During his last two years in high school, Adams served as a messenger at Warner Bros., then returned to that gig after an 18-month stint with the U.S. Army.
“Every day I delivered messages to [Humphrey] Bogart, Errol Flynn, Alexis Smith and Bette Davis,” he said. “I saw Bette Davis throw a fit, as well as Edward G. Robinson. Bogart asked me to take friends of his on a studio tour. Whatever he asked me, I said, ‘Yes, Mr.
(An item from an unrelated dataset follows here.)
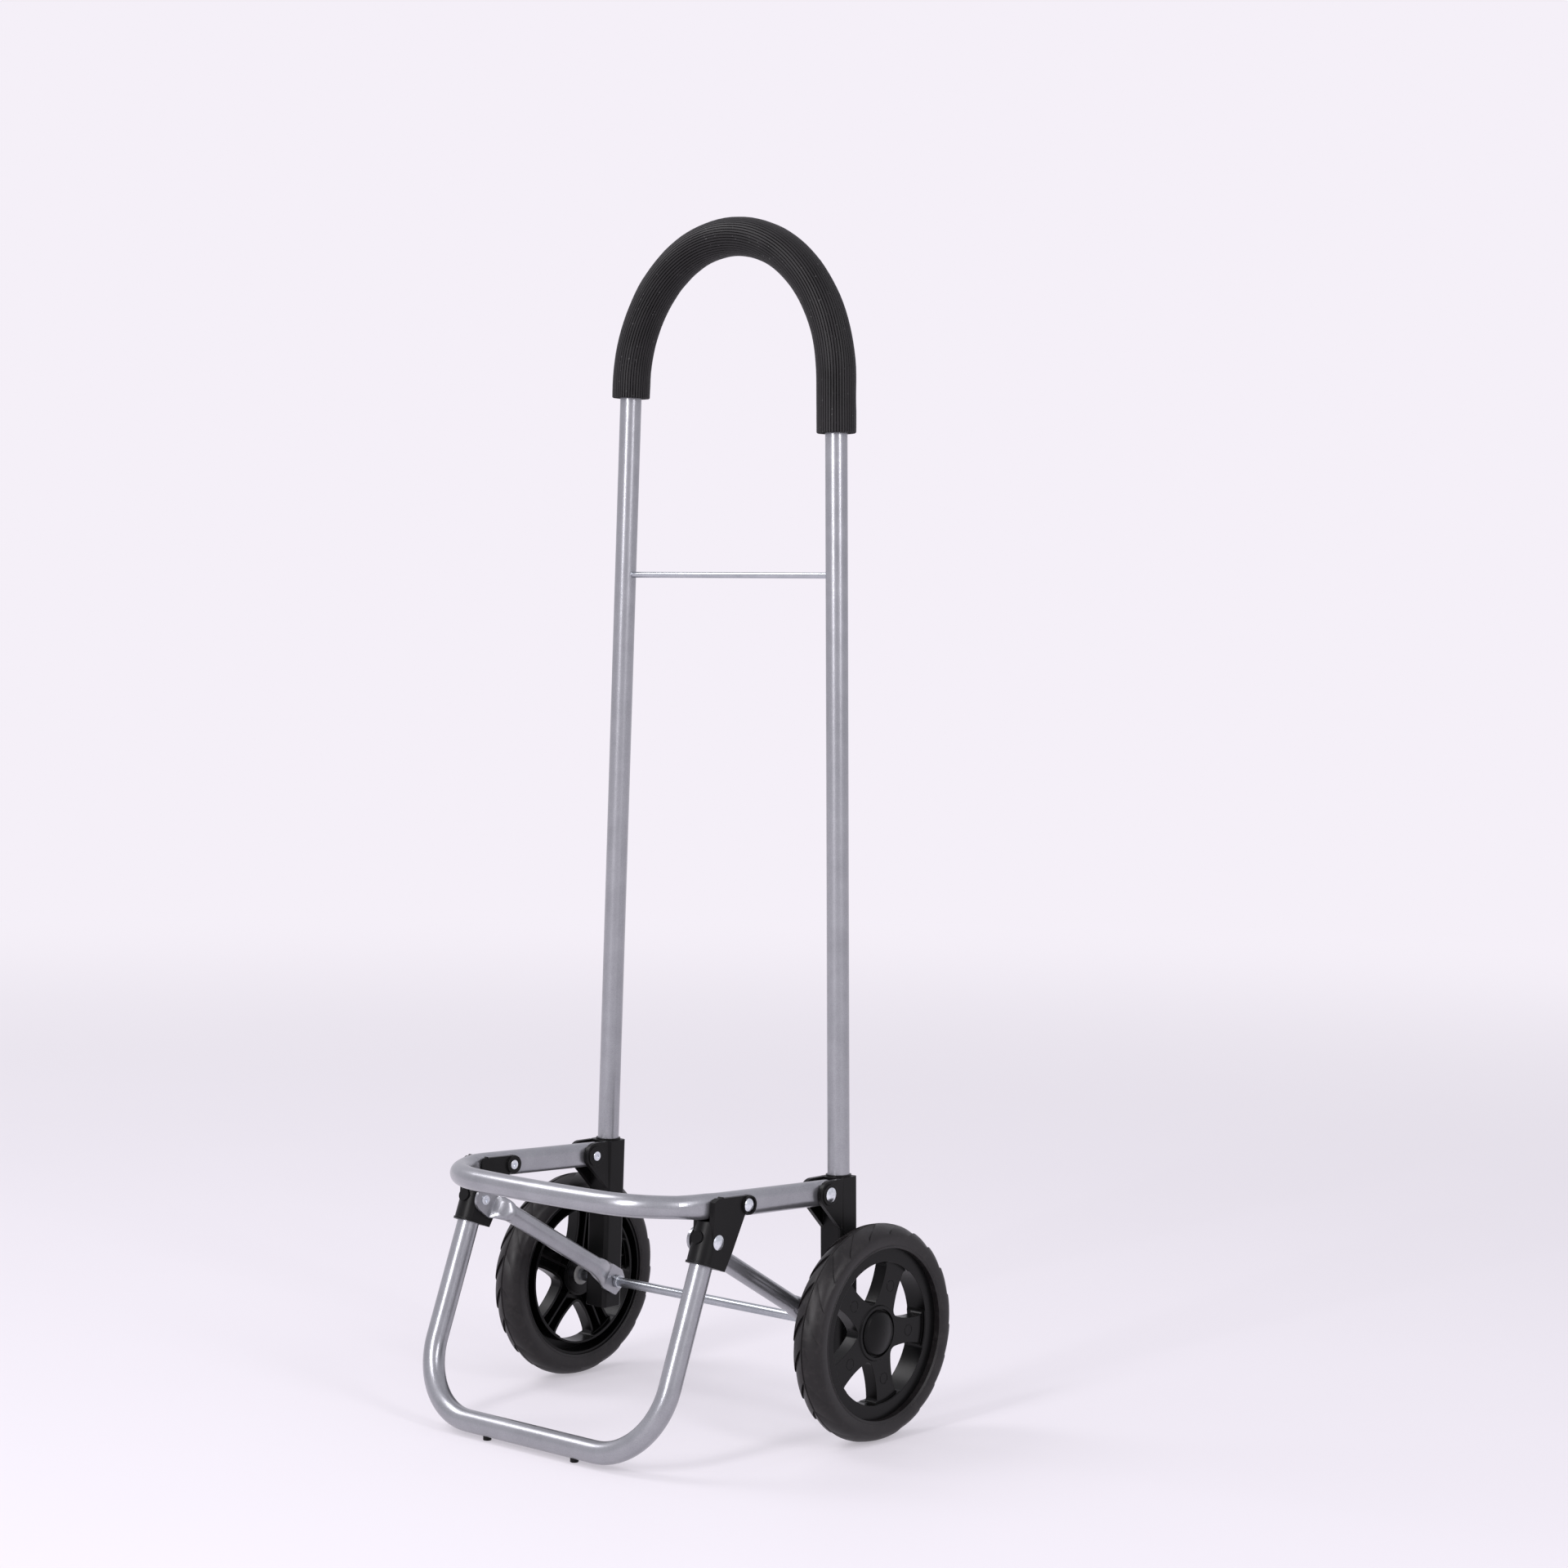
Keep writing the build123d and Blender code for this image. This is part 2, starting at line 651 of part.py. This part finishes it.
# moulded wheel with five hollow-backed spokes, the first one pointing straight back
with BuildPart() as wheel_rim:
    turned([
        (160.6, 9.0), (160.6, 16.0), (162.0, 16.4), (162.0, 57.0), (157.5, 57.0),
        (157.5, 59.4), (174.0, 59.4), (174.0, 66.8), (157.5, 66.8), (157.5, tyre_bore),
        (176.5, tyre_bore), (176.5, 57.8), (175.9, 57.0), (spoke_face, 57.0),
        (spoke_face, 22.6), (174.6, 21.8), (174.6, 19.6), (172.6, 19.6), (172.6, 18.3),
        (173.8, 18.3), (173.8, 11.0), (169.0, 11.0), (169.0, 7.0), (161.0, 7.0),
        (161.0, 9.0),
    ])
    with BuildSketch(wheel_face(150)):
        with PolarLocations(0, 5, start_angle=36):
            add(spoke_opening.sketch)
    extrude(amount=40, mode=Mode.SUBTRACT)
    with BuildSketch(wheel_face(161)):
        Circle(56.6)
        Circle(18.6, mode=Mode.SUBTRACT)
        with PolarLocations(0, 5, start_angle=36):
            add(opening_wall.sketch, mode=Mode.SUBTRACT)
        with PolarLocations(38, 5):
            Rectangle(50, 1.8, mode=Mode.SUBTRACT)
    extrude(amount=spoke_face - 2.4 - 161, mode=Mode.SUBTRACT)
    with BuildSketch(wheel_face(spoke_face)):
        with PolarLocations(39, 5):
            Circle(4.7)
            Circle(4.2, mode=Mode.SUBTRACT)
    extrude(amount=-0.25, mode=Mode.SUBTRACT)

with BuildPart() as wheel_rim_right:
    add(wheel_rim.part.rotate(axle_axis, 67))
save(wheel_rim_right, "wheel_rim_right")

with BuildPart() as wheel_rim_left:
    add(wheel_rim.part.rotate(axle_axis, 82).mirror(Plane.YZ))
save(wheel_rim_left, "wheel_rim_left")

with BuildPart() as hub_bush:
    turned([
        (hub_start, axle_r + running), (169.0, axle_r + running), (169.0, 7.0),
        (161.0, 7.0), (161.0, 9.0), (hub_start, 9.0),
    ])
save_sides(hub_bush, "hub_bush")

with BuildPart() as hub_cap:
    with BuildSketch(wheel_plane):
        with BuildLine():
            Polyline(
                (179.9, 0), (176.5, 0), (176.5, 8.0), (175.6, 9.4), (170.4, 9.4),
                (170.4, 11.0), (173.8, 11.0), (173.8, 17.6), (174.4, 18.0), (176.2, 16.6),
            )
            ThreePointArc((176.2, 16.6), dome_point(176.2, 16.6, 179.9), (179.9, 0))
        make_face()
    revolve(axis=axle_axis)
save_sides(hub_cap, "hub_cap")
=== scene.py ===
"""Looks of the folding hand truck, in metres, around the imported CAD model.

The metal and plastic parts keep their CAD shapes and get their finishes here. The ribbed foam
grip and the two treaded tyres are modelled here and stand for their plain CAD solids.
"""

import json
from math import atan, atan2, cos, hypot, pi, radians, sin

import bpy
from mathutils import Matrix, Vector


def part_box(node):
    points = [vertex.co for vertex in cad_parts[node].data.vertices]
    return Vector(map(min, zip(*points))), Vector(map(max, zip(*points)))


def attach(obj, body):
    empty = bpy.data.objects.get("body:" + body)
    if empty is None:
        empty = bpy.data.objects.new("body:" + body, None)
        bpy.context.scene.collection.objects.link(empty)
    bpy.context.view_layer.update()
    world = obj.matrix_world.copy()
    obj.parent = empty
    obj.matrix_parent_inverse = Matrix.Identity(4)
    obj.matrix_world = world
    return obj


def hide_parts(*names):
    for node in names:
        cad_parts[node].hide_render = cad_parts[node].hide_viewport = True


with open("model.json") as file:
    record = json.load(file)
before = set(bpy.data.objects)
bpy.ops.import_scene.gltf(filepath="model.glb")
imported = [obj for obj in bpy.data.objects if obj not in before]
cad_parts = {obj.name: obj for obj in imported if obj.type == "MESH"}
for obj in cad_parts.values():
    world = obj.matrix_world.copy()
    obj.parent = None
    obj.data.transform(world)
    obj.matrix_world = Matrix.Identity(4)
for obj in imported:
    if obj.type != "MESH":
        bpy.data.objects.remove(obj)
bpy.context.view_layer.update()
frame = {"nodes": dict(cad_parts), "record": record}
mm = 0.001

# ---------------------------------------------------------------- sizes taken from the frame
tube_low, tube_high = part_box("handle_tube")
axle_low, axle_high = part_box("axle")
tube_r = 9 * mm
frame_y = (tube_low.y + tube_high.y) / 2
axle_y = (axle_low.y + axle_high.y) / 2
axle_z = (axle_low.z + axle_high.z) / 2
arch_top_z = tube_high.z - tube_r
weld = 0.01 * mm  # points closer than this become one

# ---------------------------------------------------------------- grip sizes
splay = 0.025  # the uprights lean inwards by this much per metre of height
upright_foot_x = 135.3 * mm
arch_r = 126 * mm
grip_r = 16.1 * mm
grip_left_z = 841.5 * mm
grip_right_z = 806.5 * mm
foam_wall = 7.0 * mm
rib_count = 44
rib_depth = 0.8 * mm
rib_points = 6
foam_step = 6 * mm
rim_round = 0.8 * mm
swell_size = 28 * mm  # slow unevenness of the foam
swell_height = 0.9 * mm
swell_middle = 0.62
foam_crease = radians(40)

# ---------------------------------------------------------------- tyre sizes
tyre_bore = 69.2 * mm
sidewall_r = 74.6 * mm
shoulder_start = 78.0 * mm
sidewall = (  # inset from the tyre's side face, and radius
    (1.6 * mm, tyre_bore),
    (0.5 * mm, tyre_bore + 1.6 * mm),
    (0.9 * mm, tyre_bore + 2.3 * mm),
    (0.1 * mm, sidewall_r),
)
shoulder_turn = radians(60)
crown_turn_half = radians(30)
crown_stop = radians(27.5)
curve_steps = 8
centre_groove = 0.9 * mm
tyre_crease = radians(32)
pitches = 20
rows_per_pitch = 16
groove_sweep = radians(17)
groove_depth = 1.7 * mm
groove_curve = 1.35
groove_start = 0.06  # shares of the half width, from the middle outwards
groove_deepening = 0.22
groove_fade = 0.86
lip_lead = 0.8  # the row before each groove moves this far towards it, in rows
tyre_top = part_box("tyre_right")[1].z - axle_z


# ---------------------------------------------------------------- shader building
class Signal:
    """One value in a material's node tree; sums on it add Math nodes."""

    def __init__(self, finish, socket):
        self.finish = finish
        self.socket = socket

    def maths(self, operation, first, second):
        return self.finish.node("ShaderNodeMath", {"operation": operation}, {0: first, 1: second})

    def __add__(self, other):
        return self.maths("ADD", self, other)

    def __radd__(self, other):
        return self.maths("ADD", other, self)

    def __mul__(self, other):
        return self.maths("MULTIPLY", self, other)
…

Bogart!’ He liked my attitude.”
Later, Adams worked for the Los Angeles Examiner, Armed Forces Radio Services and the Beverly Hills Press before joining THR in 1955. He said Jaffe liked his theater and opera reviews when he hired him as a junior agent at the Jaffe Agency.
After getting fired, he joined an agency run by Ingo Preminger (brother of director Otto Preminger) but returned to Jaffe shortly after Preminger’s firm was sold to General Artists Corp. in 1961.
“One day in 1963 my colleague Rick Ray says at lunch, ‘So why don’t we do this agenting for ourselves?'” he recalled. “We were still young and gung-ho.”
After his first wife died in 1975, Adams married McIntosh in 1986, and they moved to Santa Fe four years later. Adams later won awards as a photographer and loved to travel — he took a trip to Antarctica when he was 88.
In addition to his wife, survivors include his daughters, Rachel and Olivia, and grandchildren Noah, Henry, Lauren and Owen.